Time complexity of N Queen using backtracking?

Question

#include<stdio.h>
#include<math.h>

void printboard(int n);
void fourQueen(int k,int n);
int place(int k,int i);
int x[100];

void NQueen(int k,int n)
{
  int i;
  for(i=1;i<=n;i++)
  {
    if(place(k,i)==1)
    {     x[k]=i;
            if(k==n)
            {
                printf("Solution\n");
                printboard(n);
            }
            else
                NQueen(k+1,n);
    }
  }
}

int place(int k,int i)
{
  int j;
  for(j=1;j<k;j++)
  {
    if((x[j]==i)||abs(x[j]-i)==abs(j-k))
        return 0;
  }
  return 1;
}

void printboard(int n)
{
  int i;
  for(i=1;i<=n;i++)
    printf("%d  ",x[i]);
}

void main()
{
    int n;
    printf("Enter Value of N:");
    scanf("%d",&n);
    NQueen(1,n);
}

I think it has time complexity: O(n^n), As NQueen function is recursively calling, but is there is any tighter bound possible for this program? what about best case, and worst case time complexity.
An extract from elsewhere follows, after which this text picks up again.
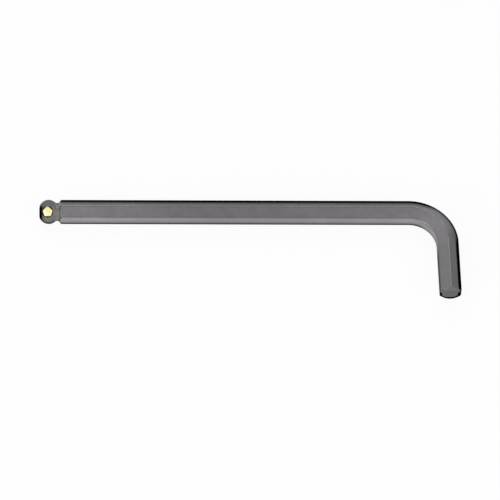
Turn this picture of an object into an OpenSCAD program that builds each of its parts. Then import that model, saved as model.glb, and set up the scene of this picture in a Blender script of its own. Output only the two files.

I am also confused about the place() function which is O(k) and calling from NQueen().

Answer 1

There are a lot of optimizations than can improve the time complexity of the algorithm.

There is more information in these links:

1. https://sites.google.com/site/nqueensolver/home/algorithm-results

2. https://sites.google.com/site/nqueensolver/home/algorithms/2backtracking-algorithm

Answer 2

For Your function T(n) = n*T(n-1) + O(n^2) which translates to O(N!) time complexity approximately.